Later, Okello teamed up with other women and formed the Kenya Women’s Finance Trust (KWFT) to empower women financially.
In 1985, she left Barclays bank to be the regional representative and first African representative to the Women’s World Banking (WWB). She served in this position until 1987 when she was appointed to the Africa Development Bank as a senior advisor to the bank’s president.
In 1990, she was appointed the Vice-President of the Women’s World Banking based in New York. All through her career, Okello lobbied financial institutions to remove rules and regulations that were discriminatory against women.
In 1992, she took a sabbatical leave and eventually left her banking career to focus on Makini School which she and her husband had founded in 1978.
Makini Schools Founder
The school was founded by Okello and her husband Pius Okello under the name Riara Gardens Academy, before it was changed to Makini Schools.
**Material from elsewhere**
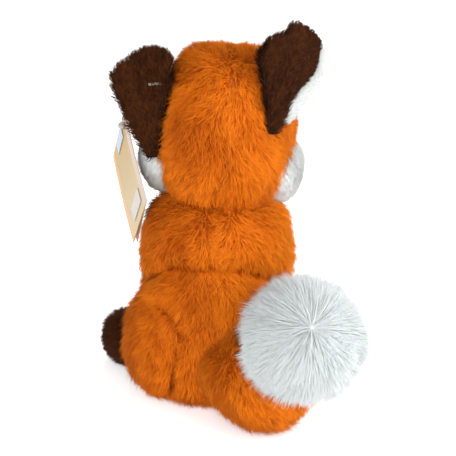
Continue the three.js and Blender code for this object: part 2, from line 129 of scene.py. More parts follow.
class Ball:
    """An ellipsoid."""

    def __init__(self, middle, size, back=1e3):
        self.middle, self.size, self.back = np.asarray(middle, float), np.asarray(size, float), back

    def mesh(self, grow, sides, rings):
        angle = np.linspace(0, np.pi, rings + 1)
        p, faces = lathe(np.sin(angle), -np.cos(angle), sides)
        p = p * (self.size / 2 + grow) + self.middle
        p[:, 1] = np.minimum(p[:, 1], self.back)
        return p, faces

    def inside(self, p, grow):
        q = (p - self.middle) / (self.size / 2 + grow)
        return ((q ** 2).sum(1) < 1) & (p[:, 1] < self.back)


class Torso:
    """Round sections from the seat to the neck, with the rump set back."""

    def __init__(self):
        pts = np.array(OUTLINE, float)
        d = np.r_[0, np.cumsum(np.hypot(*np.diff(pts, axis=0).T))]
        t = np.linspace(0, d[-1], 600)
        line = np.column_stack([np.interp(t, d, pts[:, k]) for k in (0, 1)])
        kernel = np.exp(-np.linspace(-2.2, 2.2, 45) ** 2)
        kernel /= kernel.sum()
        wide = np.r_[-line[22:0:-1, 0], line[:, 0], -line[-2:-24:-1, 0]]
        tall = np.r_[-line[22:0:-1, 1], line[:, 1], 2 - line[-2:-24:-1, 1]]
        self.r = np.convolve(wide, kernel, "valid")
        self.z = np.convolve(tall, kernel, "valid")
        self.r[[0, -1]] = 0
        self.z[[0, -1]] = (0, 1)

    def shift(self, z):
        low = np.clip(1 - z / (TORSO["shift_share"] * TORSO["height"]), 0, 1)
        return TORSO["shift"] * low * low * (3 - 2 * low)

    def mesh(self, grow, sides, rings):
        at = np.linspace(0, len(self.r) - 1, rings + 1)
        out = np.interp(at, np.arange(len(self.r)), self.r) * (TORSO["width"] / 2 + grow)
        height = TORSO["height"] + TORSO["cut"] + 2 * grow
        z = np.interp(at, np.arange(len(self.z)), self.z) * height - TORSO["cut"] - grow
        p, faces = lathe(out, z, sides)
        p[:, 1] *= (TORSO["depth"] / 2 + grow) / (TORSO["width"] / 2 + grow)
        p[:, 1] += self.shift(p[:, 2])
        return p, faces

    def inside(self, p, grow):
        height = TORSO["height"] + TORSO["cut"] + 2 * grow
        up = (p[:, 2] + TORSO["cut"] + grow) / height
        ok = (up > 0) & (up < 1)
        order = np.argsort(self.z)
        out = np.interp(np.clip(up, 0, 1), self.z[order], self.r[order])
        d = np.hypot(p[:, 0] / (TORSO["width"] / 2 + grow),
                     (p[:, 1] - self.shift(p[:, 2])) / (TORSO["depth"] / 2 + grow))
        return ok & (d < out)


def lathe(out, z, sides):
    """Points and faces of a closed turned shape; out is 0 at both ends."""
    turn = np.linspace(0, 2 * np.pi, sides, endpoint=False)
    mid = range(1, len(out) - 1)
    rows = [np.column_stack((out[i] * np.cos(turn), out[i] * np.sin(turn), np.full(sides, z[i])))
            for i in mid]
    p = np.vstack([[[0, 0, z[0]]], *rows, [[0, 0, z[-1]]]])
    last = len(p) - 1
    near = np.arange(sides)
    after = (near + 1) % sides
    faces = [(0, 1 + b, 1 + a) for a, b in zip(near, after)]
    for k in range(len(rows) - 1):
        a0, b0 = 1 + k * sides, 1 + (k + 1) * sides
        faces += [(a0 + a, a0 + b, b0 + b, b0 + a) for a, b in zip(near, after)]
    top = 1 + (len(rows) - 1) * sides
    faces += [(top + a, top + b, last) for a, b in zip(near, after)]
    return p, faces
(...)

The mother of three noted that she saw a need to start the institution following a drop in the standards of education.
“A class would have 70 or 80 students per teacher so we felt there was something that we needed to do.”
The learning institution has since grown into a reputable institution with a number of schools including; Makini Cambridge, Makini Ngong Road Campus (Pre and Primary School), Makini Ngong Road Campus – High School, Makini Junior Academy, State House Avenue (Pre & Lower Primary), Makini Junior School Migosi, Makini School Kibos and Makini School Kisumu.
In 2018, however, Okello surrendered management of the Makini schools to UK-based investor Scholé Limited and South Africa’s Johannesburg Stock Exchange (JSE)-listed Advtech.
Okello earned nearly Ksh1 billion from the sale of a 71 per cent stake.
In 1968, when Barclays Bank sent Okello to London, she met her husband, the now late Dr Pius Okello.
At the time, Pius was studying for his doctorate degree in London.
“We became fast friends and got married in London. We were blessed with three children; Joseph Okello, Lawrence Okello and Clare Niala, who are now all married,” Okello narrated in a past interview.
Unfortunately, Okello lost her husband in 2004 through a road accident.
“It is an incident that remains the most painful experience I have gone through,” she stated.
Among awards that she has received is the Moran of the Order of Burning Spear (MBS) for her contribution to education in the country.
She attributes her success to her hardworking and God-fearing parents.
“My mother juggled several roles including teaching, midwifery and being a social worker, and my dad’s pioneering spirit in establishing churches, his courage and high principles in whatever he did remain admirable values to me.”